Columbus-based Nationwide Mutual Insurance Co., which has an estimated 32,000 workers, is among 27 businesses listed by flexjobs as having recently switched to long-term remote work. Others include Mastercard, Amazon, Facebook, Adobe and Ancestry.com.
“You’re going to find it’s more common going forward without a doubt,” said Bryan Hunter, president of 937 Payroll in Dayton. “To say it’s not going to be a trend going forward, I don’t think you can say that.”
Hunter’s company works with clients on payroll, human resourcesand other services.
“There’s just no reason anymore for people being uncomfortable doing things remote, for companies to feel like they have to have employees on staff in-person,” he said.
Synchrony Financial, one of Kettering’s largest employers, cited last week a company-wide strategy shift for its decision to send its 1,900 workers to work permanently at home.
The departure of the Stamford, Connecticut-based business with 17,000 workers globally will leave Kettering with a “significant decline in our tax revenue,” City Manager Mark Schwieterman said.
Whether more companies will make a similar decision as Synchrony, Hunter said, will depend on the economy and what businesses experience in the coming months.
“Although I think the bottom line is ultimately going to win, most people are not going to make any permanent decisions until they absolutely have to,” he said.
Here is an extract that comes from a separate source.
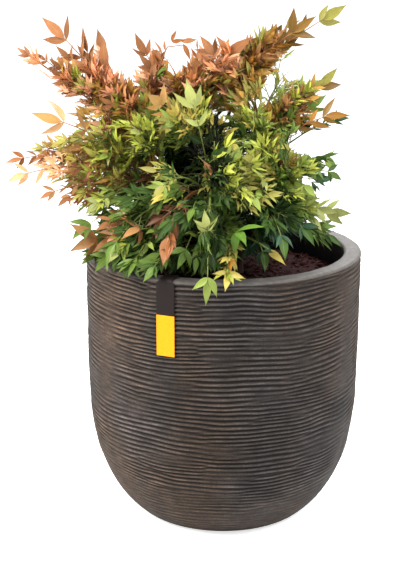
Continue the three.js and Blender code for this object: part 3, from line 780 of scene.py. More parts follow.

“If things don’t change in 2021 vs. what’s happening right now in 2020, then people are going to have to start thinking about permanent shifts, permanent changes,” Hunter said.
BY THE NUMBERS
•$306M: Amount a statewide group says Ohio’s six largest cities could lose if proposed state changes are made to municipal income tax laws.
•4.88M: Total Ohio employment in 2018.
•42: Percent of the U.S. labor force working from home in June.